Jesse Aronson

Paper: Project Management for R&D and Innovation

Abstract: Research and development (R&D) efforts differ from traditional projects in a number of ways. The outcome of the project and the steps to get there may be ill-defined, visionary, or even un-achievable. The desired result of R&D may be increased knowledge, a design or prototype, or a new product, and different stakeholders may have fundamentally different visions of the what form that result should take. As a result of these characteristics, scope and risk have to be considered differently in research and development than in traditional projects. Similar considerations hold true for other aspects of R&D including personnel, schedule, budget and stakeholder management. These characteristics make R&D a distinctive kind of project, and success requires techniques which are distinctly different from traditional project management. This paper presents an R&D Project Management methodology honed over years of real-world experience, and presents ideas that can be useful in more typical projects as well.

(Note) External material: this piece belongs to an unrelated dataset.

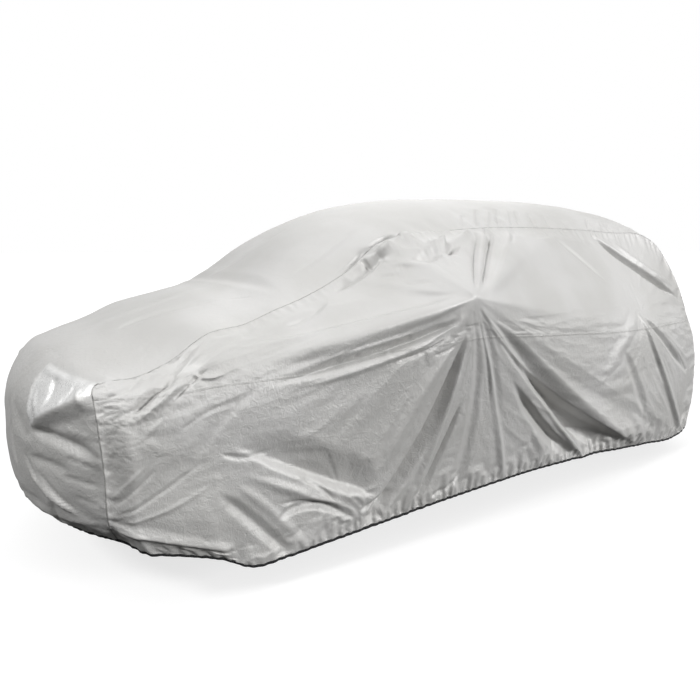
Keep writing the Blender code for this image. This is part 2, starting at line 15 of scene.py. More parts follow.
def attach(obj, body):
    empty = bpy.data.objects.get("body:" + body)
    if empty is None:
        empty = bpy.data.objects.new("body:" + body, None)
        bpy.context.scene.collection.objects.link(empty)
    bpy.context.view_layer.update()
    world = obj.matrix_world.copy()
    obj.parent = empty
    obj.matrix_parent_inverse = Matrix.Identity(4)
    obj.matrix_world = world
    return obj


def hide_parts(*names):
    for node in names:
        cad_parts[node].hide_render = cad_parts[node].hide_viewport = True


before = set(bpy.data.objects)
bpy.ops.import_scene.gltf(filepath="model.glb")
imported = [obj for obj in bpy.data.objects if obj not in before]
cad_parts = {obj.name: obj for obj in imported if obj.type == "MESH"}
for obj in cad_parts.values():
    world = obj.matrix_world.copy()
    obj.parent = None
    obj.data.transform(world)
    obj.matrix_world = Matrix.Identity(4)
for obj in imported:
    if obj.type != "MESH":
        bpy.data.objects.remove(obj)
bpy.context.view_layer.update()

# ---- sizes, in metres ------------------------------------
ROOF_HEIGHT = 1.707             # from the ground up to the origin
COLUMNS = 680                   # grid quads along a side
UPPER_ROWS = 84                 # grid quads from the top seam to the belt seam
LOWER_ROWS = 128                # grid quads from the belt seam to the hem
STRIP_COLUMNS = 168             # grid quads across the top strip
STRIP_LENGTHS = 560             # and along it
RIGHT_COLUMNS = 480             # the same as for a side, on the right one
RIGHT_UPPER_ROWS = 60
RIGHT_LOWER_ROWS = 90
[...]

Biography: Jesse Aronson is currently employed by Leidos Biomedical Research, serving as Director of the Data Science and IT Project Management Office at the Frederick National Laboratory for Cancer Research. He has over thirty years of project management experience in the government science and technology space, working with organizations including NASA, DARPA, NIH, and DHS S&T. He has also managed technology scouting and solution architecture efforts, both at Virginia’s Center for Innovative Technology and at SAIC, where as a technology Vice President he headed the company’s enterprise solution center.

Mr. Aronson holds a B.E. in Electrical Engineering from The Cooper Union and an M.S. in Electrical Engineering from NYU Polytechnic Institute of New York.